• Given information:
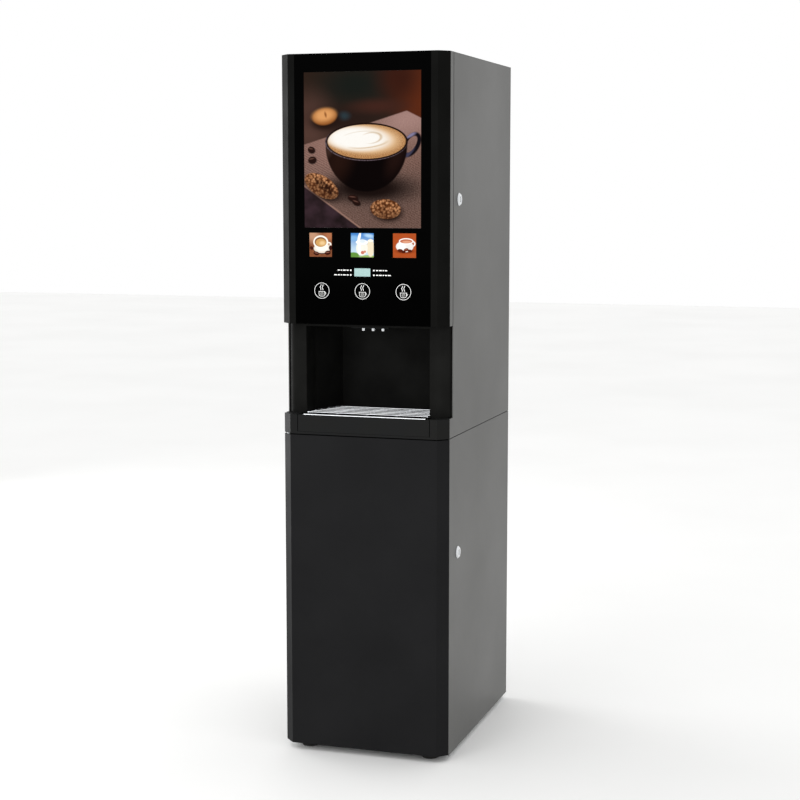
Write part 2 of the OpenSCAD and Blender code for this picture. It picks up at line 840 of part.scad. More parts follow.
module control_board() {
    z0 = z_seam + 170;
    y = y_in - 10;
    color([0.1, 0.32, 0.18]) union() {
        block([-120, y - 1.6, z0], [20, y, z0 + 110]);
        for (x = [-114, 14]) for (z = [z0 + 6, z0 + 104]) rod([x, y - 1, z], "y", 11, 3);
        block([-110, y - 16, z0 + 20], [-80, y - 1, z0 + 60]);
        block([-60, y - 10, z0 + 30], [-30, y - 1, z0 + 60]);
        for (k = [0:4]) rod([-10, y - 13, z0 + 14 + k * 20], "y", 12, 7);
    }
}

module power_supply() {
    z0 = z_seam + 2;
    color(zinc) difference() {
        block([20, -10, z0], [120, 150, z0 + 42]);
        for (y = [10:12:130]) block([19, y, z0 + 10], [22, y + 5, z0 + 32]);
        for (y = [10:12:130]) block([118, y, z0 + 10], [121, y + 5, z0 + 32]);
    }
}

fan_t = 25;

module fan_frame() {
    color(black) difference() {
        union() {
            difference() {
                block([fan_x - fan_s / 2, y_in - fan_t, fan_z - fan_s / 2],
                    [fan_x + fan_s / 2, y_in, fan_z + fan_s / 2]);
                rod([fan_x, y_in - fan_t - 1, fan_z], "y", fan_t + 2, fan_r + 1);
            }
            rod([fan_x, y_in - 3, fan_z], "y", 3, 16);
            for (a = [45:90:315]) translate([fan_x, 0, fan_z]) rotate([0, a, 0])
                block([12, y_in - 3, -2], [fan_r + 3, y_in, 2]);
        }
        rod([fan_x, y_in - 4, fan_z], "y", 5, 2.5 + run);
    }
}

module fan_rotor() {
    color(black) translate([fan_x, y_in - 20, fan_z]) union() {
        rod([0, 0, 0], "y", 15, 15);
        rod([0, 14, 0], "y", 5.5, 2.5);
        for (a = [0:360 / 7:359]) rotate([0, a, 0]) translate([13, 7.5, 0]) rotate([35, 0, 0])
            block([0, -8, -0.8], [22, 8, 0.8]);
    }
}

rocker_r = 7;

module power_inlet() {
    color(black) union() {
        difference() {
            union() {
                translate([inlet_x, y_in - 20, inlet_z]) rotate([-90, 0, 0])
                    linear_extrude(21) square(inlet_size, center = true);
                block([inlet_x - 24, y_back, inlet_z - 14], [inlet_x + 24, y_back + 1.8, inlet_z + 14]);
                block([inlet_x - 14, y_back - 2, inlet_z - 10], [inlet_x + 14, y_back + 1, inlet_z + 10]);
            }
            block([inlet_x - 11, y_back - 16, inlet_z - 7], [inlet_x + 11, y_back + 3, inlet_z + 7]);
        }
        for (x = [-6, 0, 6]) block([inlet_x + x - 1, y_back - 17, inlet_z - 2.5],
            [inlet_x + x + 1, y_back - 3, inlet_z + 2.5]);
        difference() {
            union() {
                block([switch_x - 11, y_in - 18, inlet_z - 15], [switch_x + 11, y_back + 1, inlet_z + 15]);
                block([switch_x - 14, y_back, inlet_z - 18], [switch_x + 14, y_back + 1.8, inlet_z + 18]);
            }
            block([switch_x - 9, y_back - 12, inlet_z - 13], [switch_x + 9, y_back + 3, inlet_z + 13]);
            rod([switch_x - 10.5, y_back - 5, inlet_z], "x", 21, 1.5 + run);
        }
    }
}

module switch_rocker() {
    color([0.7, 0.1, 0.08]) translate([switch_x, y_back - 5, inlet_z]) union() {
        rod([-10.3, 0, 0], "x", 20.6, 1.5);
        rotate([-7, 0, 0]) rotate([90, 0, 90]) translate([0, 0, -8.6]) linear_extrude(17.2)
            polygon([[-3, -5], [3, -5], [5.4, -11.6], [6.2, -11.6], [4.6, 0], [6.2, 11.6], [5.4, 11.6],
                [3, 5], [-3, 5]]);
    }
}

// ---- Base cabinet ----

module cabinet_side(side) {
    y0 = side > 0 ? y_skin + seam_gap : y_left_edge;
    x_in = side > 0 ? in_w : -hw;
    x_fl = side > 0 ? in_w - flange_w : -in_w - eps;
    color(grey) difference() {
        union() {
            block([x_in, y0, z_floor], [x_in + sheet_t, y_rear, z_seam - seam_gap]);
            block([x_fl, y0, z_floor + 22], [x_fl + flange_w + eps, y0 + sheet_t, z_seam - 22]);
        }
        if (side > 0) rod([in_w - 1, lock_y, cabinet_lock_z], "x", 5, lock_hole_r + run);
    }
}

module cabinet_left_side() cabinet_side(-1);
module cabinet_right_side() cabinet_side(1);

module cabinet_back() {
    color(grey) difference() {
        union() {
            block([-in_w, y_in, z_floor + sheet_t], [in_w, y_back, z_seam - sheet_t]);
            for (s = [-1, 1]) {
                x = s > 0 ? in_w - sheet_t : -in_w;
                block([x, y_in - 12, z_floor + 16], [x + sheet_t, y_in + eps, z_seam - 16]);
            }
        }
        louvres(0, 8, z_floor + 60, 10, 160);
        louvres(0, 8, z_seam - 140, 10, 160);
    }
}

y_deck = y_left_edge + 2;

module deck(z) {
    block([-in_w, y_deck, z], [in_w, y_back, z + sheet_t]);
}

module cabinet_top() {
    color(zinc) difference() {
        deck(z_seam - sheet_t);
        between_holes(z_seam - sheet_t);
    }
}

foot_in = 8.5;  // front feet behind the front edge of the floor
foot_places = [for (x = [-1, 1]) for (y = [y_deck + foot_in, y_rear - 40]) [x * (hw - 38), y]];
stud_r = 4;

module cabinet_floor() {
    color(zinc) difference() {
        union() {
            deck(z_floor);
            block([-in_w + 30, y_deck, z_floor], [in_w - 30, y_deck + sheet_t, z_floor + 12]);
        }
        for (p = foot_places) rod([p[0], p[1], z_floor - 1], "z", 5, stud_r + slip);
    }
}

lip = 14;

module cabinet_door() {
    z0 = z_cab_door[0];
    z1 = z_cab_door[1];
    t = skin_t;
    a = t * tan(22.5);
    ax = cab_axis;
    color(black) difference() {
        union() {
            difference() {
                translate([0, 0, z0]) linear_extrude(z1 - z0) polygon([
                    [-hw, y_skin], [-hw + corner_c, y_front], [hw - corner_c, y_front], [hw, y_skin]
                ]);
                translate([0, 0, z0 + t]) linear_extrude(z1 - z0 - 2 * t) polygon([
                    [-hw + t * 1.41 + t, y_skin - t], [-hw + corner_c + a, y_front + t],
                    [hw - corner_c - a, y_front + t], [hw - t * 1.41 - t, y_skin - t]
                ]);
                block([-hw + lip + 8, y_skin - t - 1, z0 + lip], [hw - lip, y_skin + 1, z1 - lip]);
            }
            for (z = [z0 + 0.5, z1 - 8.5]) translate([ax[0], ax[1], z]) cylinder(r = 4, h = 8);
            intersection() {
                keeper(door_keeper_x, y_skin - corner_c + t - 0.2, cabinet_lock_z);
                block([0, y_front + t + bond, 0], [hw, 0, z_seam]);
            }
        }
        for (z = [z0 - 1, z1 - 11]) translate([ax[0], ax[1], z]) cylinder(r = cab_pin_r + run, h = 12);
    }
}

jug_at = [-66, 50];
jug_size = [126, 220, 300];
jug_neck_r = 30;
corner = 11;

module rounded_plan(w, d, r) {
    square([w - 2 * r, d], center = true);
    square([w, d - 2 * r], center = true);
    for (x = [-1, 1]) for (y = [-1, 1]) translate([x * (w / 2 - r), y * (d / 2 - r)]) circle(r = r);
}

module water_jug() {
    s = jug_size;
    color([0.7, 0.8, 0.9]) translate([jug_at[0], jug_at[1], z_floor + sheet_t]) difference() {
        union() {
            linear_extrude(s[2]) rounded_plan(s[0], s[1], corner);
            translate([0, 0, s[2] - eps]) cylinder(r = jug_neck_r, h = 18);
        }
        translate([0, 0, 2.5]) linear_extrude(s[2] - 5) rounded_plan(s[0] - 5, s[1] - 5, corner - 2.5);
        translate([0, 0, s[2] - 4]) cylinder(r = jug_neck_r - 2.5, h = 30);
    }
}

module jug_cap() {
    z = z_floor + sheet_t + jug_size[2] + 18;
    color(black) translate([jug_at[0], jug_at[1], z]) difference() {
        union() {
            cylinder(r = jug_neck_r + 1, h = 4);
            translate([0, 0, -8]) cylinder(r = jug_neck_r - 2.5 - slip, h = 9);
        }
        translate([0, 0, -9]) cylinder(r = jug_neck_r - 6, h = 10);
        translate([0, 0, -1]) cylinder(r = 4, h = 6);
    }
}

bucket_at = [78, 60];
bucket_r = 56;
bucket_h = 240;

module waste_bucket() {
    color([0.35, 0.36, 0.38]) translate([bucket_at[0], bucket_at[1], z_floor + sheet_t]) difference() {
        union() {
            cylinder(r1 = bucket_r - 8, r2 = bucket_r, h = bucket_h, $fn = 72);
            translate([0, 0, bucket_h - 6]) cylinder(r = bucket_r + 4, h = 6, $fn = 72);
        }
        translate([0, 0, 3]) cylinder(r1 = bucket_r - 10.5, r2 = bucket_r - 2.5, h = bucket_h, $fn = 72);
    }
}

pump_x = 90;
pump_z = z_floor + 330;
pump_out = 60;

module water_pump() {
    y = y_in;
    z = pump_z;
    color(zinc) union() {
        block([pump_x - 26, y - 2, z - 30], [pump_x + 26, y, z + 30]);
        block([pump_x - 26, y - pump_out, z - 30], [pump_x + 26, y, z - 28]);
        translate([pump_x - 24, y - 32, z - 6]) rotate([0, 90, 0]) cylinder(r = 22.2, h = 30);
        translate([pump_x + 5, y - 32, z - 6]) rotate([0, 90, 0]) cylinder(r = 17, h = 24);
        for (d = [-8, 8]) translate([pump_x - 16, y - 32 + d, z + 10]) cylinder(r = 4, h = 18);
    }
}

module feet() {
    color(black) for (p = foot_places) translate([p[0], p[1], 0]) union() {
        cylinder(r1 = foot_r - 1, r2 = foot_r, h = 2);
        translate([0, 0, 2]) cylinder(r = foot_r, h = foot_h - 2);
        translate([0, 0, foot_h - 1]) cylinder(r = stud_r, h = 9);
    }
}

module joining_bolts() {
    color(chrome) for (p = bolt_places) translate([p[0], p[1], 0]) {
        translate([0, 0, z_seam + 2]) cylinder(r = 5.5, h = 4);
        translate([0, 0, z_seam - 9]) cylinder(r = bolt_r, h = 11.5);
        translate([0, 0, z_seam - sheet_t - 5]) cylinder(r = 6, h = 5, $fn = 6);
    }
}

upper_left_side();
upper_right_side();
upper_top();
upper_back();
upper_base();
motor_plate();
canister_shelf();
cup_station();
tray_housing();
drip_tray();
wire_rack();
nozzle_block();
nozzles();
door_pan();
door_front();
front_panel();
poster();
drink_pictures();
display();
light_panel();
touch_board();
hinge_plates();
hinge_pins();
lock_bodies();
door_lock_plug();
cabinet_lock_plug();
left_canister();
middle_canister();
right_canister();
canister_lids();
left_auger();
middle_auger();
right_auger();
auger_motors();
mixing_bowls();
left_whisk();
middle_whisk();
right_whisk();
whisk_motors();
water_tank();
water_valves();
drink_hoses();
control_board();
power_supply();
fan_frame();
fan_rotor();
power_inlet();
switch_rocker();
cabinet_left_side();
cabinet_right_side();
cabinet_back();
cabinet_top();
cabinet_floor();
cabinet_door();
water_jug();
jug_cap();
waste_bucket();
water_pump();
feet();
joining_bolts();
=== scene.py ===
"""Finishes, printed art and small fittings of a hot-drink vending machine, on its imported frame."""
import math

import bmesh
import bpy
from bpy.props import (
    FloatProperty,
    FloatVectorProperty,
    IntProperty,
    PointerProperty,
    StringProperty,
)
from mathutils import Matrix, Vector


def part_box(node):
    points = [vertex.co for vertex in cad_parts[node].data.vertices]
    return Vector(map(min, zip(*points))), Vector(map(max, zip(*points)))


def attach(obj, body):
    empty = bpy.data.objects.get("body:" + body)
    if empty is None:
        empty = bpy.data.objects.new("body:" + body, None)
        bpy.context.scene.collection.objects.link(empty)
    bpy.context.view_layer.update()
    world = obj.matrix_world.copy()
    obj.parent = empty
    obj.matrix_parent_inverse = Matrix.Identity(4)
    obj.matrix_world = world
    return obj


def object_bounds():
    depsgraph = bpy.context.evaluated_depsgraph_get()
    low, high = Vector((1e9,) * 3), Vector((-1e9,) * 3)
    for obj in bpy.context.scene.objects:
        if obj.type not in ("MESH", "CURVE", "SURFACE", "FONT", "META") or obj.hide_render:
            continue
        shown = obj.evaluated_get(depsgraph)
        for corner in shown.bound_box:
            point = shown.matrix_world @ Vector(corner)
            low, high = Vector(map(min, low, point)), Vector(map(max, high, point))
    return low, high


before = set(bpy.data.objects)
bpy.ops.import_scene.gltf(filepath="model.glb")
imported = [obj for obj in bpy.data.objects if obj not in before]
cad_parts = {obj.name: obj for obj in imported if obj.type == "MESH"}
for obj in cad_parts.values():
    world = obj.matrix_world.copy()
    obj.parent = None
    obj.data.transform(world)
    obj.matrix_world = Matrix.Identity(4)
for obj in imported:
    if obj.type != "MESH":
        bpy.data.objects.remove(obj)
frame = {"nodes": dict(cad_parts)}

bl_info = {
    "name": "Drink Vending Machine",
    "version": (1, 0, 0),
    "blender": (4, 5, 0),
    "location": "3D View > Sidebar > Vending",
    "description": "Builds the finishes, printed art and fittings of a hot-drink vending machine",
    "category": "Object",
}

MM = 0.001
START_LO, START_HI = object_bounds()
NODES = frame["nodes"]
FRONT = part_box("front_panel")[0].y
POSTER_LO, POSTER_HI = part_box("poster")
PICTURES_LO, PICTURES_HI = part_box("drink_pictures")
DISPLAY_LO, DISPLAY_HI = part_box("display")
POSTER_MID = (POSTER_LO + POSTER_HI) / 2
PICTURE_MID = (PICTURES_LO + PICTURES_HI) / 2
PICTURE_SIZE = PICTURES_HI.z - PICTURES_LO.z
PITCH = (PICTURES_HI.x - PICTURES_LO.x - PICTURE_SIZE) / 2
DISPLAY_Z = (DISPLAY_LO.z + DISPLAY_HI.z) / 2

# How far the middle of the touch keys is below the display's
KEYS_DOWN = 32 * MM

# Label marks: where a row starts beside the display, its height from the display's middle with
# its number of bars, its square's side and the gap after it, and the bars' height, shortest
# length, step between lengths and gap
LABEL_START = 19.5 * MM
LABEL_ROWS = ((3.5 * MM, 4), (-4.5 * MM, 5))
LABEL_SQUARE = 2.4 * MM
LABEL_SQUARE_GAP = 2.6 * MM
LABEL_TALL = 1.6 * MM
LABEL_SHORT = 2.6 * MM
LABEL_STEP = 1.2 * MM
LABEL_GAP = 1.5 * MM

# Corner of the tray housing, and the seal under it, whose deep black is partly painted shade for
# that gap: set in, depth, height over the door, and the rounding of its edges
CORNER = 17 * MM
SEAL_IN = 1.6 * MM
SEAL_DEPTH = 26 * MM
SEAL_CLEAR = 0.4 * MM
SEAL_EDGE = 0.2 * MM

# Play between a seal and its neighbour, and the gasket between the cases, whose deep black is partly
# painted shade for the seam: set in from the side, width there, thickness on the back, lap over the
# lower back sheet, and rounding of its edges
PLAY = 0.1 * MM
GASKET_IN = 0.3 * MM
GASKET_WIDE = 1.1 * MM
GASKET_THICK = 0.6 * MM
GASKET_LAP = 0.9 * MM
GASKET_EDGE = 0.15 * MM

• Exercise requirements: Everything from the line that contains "if obj.type not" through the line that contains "KEYS_DOWN = 32 * MM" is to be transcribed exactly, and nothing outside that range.

• Task solution:
        if obj.type not in ("MESH", "CURVE", "SURFACE", "FONT", "META") or obj.hide_render:
            continue
        shown = obj.evaluated_get(depsgraph)
        for corner in shown.bound_box:
            point = shown.matrix_world @ Vector(corner)
            low, high = Vector(map(min, low, point)), Vector(map(max, high, point))
    return low, high


before = set(bpy.data.objects)
bpy.ops.import_scene.gltf(filepath="model.glb")
imported = [obj for obj in bpy.data.objects if obj not in before]
cad_parts = {obj.name: obj for obj in imported if obj.type == "MESH"}
for obj in cad_parts.values():
    world = obj.matrix_world.copy()
    obj.parent = None
    obj.data.transform(world)
    obj.matrix_world = Matrix.Identity(4)
for obj in imported:
    if obj.type != "MESH":
        bpy.data.objects.remove(obj)
frame = {"nodes": dict(cad_parts)}

bl_info = {
    "name": "Drink Vending Machine",
    "version": (1, 0, 0),
    "blender": (4, 5, 0),
    "location": "3D View > Sidebar > Vending",
    "description": "Builds the finishes, printed art and fittings of a hot-drink vending machine",
    "category": "Object",
}

MM = 0.001
START_LO, START_HI = object_bounds()
NODES = frame["nodes"]
FRONT = part_box("front_panel")[0].y
POSTER_LO, POSTER_HI = part_box("poster")
PICTURES_LO, PICTURES_HI = part_box("drink_pictures")
DISPLAY_LO, DISPLAY_HI = part_box("display")
POSTER_MID = (POSTER_LO + POSTER_HI) / 2
PICTURE_MID = (PICTURES_LO + PICTURES_HI) / 2
PICTURE_SIZE = PICTURES_HI.z - PICTURES_LO.z
PITCH = (PICTURES_HI.x - PICTURES_LO.x - PICTURE_SIZE) / 2
DISPLAY_Z = (DISPLAY_LO.z + DISPLAY_HI.z) / 2

# How far the middle of the touch keys is below the display's
KEYS_DOWN = 32 * MM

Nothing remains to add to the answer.